- [DIRECTION]
Reproduce only this span: the line containing "island_forms();", the line containing "cad_parts[node].hide_render = cad_parts[node].hide_viewport", and every line between them, all exactly as given.

- [DATA PROVIDED]
=-=-=-=-=
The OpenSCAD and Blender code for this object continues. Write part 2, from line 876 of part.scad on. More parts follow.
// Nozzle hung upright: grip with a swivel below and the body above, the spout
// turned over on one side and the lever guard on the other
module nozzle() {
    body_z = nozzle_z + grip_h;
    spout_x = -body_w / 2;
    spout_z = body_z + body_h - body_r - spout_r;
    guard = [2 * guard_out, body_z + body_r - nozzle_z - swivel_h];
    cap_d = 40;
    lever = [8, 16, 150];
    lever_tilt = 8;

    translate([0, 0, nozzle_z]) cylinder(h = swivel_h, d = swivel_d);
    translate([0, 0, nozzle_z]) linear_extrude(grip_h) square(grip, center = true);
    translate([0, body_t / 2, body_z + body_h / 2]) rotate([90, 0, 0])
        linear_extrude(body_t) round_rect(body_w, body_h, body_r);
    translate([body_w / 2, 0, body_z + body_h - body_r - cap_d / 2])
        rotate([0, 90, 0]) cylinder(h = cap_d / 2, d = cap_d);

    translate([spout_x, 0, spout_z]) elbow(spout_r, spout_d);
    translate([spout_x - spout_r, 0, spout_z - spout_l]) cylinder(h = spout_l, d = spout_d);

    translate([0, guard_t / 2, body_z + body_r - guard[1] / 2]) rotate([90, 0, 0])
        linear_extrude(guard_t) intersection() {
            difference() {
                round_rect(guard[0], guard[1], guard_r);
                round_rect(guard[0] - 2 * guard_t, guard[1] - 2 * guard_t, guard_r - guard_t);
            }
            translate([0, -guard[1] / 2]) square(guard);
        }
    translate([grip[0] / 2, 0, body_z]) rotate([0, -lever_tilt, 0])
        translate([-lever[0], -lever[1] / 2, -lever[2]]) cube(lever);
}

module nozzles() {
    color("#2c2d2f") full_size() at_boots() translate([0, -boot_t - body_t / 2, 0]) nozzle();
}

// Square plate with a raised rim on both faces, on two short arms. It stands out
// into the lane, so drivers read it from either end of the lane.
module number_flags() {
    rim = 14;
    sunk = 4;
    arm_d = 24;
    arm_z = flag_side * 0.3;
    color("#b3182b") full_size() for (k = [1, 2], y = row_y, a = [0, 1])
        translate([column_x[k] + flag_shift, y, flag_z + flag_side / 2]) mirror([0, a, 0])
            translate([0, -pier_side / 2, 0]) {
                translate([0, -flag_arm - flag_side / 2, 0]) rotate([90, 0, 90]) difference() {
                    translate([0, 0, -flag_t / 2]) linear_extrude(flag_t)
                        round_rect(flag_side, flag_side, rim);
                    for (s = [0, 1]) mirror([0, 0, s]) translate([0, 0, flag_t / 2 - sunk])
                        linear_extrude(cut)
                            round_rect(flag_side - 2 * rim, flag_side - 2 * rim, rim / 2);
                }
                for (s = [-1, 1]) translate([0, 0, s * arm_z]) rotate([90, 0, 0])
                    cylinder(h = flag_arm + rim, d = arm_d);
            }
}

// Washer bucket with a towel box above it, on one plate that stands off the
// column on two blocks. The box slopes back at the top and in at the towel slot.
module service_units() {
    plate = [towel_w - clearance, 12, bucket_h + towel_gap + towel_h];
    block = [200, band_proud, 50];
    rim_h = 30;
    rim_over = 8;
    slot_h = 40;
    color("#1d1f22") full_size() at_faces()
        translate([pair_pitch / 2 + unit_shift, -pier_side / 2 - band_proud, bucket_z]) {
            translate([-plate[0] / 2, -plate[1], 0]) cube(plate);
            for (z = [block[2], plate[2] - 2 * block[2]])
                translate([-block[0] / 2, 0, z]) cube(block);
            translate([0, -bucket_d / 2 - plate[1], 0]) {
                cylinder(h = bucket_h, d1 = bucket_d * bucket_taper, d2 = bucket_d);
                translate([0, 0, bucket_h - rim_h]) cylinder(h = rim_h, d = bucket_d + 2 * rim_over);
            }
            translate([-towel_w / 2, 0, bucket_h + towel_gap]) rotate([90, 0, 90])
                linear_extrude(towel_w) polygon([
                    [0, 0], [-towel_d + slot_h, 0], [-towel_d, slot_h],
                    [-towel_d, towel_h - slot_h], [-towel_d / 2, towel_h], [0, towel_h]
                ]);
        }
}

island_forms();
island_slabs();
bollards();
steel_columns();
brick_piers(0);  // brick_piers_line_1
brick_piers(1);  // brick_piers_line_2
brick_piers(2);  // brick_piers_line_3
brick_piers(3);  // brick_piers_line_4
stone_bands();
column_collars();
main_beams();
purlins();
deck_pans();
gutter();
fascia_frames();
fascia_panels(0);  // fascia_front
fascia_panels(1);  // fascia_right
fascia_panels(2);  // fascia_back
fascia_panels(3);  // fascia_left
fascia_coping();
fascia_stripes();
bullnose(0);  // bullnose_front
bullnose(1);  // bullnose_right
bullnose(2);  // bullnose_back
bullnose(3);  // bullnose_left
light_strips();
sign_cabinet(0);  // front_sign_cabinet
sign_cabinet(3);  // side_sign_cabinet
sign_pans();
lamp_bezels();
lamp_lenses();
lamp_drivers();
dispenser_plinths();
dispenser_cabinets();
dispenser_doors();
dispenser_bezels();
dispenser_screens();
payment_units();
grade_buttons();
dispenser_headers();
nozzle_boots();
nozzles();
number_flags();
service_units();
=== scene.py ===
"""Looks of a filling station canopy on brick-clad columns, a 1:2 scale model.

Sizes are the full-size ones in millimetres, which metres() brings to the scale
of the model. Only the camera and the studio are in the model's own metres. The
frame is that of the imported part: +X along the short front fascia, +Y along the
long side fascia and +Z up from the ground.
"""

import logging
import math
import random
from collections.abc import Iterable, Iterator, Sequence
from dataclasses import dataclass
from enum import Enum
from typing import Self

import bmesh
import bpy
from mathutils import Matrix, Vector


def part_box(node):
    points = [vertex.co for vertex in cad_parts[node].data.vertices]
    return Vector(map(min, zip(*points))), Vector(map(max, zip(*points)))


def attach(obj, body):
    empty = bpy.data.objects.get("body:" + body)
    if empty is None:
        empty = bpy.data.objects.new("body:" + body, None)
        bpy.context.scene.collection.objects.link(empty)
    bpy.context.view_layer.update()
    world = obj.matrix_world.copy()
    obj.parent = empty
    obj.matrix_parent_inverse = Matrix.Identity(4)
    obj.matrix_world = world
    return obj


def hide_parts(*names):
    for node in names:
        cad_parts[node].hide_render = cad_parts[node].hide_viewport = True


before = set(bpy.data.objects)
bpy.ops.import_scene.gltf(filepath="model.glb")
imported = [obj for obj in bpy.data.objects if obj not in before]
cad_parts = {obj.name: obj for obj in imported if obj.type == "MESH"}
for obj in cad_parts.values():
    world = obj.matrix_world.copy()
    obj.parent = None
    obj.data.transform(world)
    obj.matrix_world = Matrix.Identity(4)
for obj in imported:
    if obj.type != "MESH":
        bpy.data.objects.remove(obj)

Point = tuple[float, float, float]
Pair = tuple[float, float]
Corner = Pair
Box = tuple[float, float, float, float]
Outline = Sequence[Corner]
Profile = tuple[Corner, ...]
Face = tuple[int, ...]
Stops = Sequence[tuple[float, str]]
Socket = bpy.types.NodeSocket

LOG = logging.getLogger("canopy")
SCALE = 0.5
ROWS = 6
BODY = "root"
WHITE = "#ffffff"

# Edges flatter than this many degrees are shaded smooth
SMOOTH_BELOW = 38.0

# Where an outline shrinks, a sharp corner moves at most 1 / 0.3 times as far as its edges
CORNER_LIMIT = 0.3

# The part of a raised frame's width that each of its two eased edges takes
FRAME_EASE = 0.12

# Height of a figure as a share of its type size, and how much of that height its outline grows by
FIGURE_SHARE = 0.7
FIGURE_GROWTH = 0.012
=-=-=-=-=
- [COMPLETE RESPONSE]
island_forms();
island_slabs();
bollards();
steel_columns();
brick_piers(0);  // brick_piers_line_1
brick_piers(1);  // brick_piers_line_2
brick_piers(2);  // brick_piers_line_3
brick_piers(3);  // brick_piers_line_4
stone_bands();
column_collars();
main_beams();
purlins();
deck_pans();
gutter();
fascia_frames();
fascia_panels(0);  // fascia_front
fascia_panels(1);  // fascia_right
fascia_panels(2);  // fascia_back
fascia_panels(3);  // fascia_left
fascia_coping();
fascia_stripes();
bullnose(0);  // bullnose_front
bullnose(1);  // bullnose_right
bullnose(2);  // bullnose_back
bullnose(3);  // bullnose_left
light_strips();
sign_cabinet(0);  // front_sign_cabinet
sign_cabinet(3);  // side_sign_cabinet
sign_pans();
lamp_bezels();
lamp_lenses();
lamp_drivers();
dispenser_plinths();
dispenser_cabinets();
dispenser_doors();
dispenser_bezels();
dispenser_screens();
payment_units();
grade_buttons();
dispenser_headers();
nozzle_boots();
nozzles();
number_flags();
service_units();
=== scene.py ===
"""Looks of a filling station canopy on brick-clad columns, a 1:2 scale model.

Sizes are the full-size ones in millimetres, which metres() brings to the scale
of the model. Only the camera and the studio are in the model's own metres. The
frame is that of the imported part: +X along the short front fascia, +Y along the
long side fascia and +Z up from the ground.
"""

import logging
import math
import random
from collections.abc import Iterable, Iterator, Sequence
from dataclasses import dataclass
from enum import Enum
from typing import Self

import bmesh
import bpy
from mathutils import Matrix, Vector


def part_box(node):
    points = [vertex.co for vertex in cad_parts[node].data.vertices]
    return Vector(map(min, zip(*points))), Vector(map(max, zip(*points)))


def attach(obj, body):
    empty = bpy.data.objects.get("body:" + body)
    if empty is None:
        empty = bpy.data.objects.new("body:" + body, None)
        bpy.context.scene.collection.objects.link(empty)
    bpy.context.view_layer.update()
    world = obj.matrix_world.copy()
    obj.parent = empty
    obj.matrix_parent_inverse = Matrix.Identity(4)
    obj.matrix_world = world
    return obj


def hide_parts(*names):
    for node in names:
        cad_parts[node].hide_render = cad_parts[node].hide_viewport = True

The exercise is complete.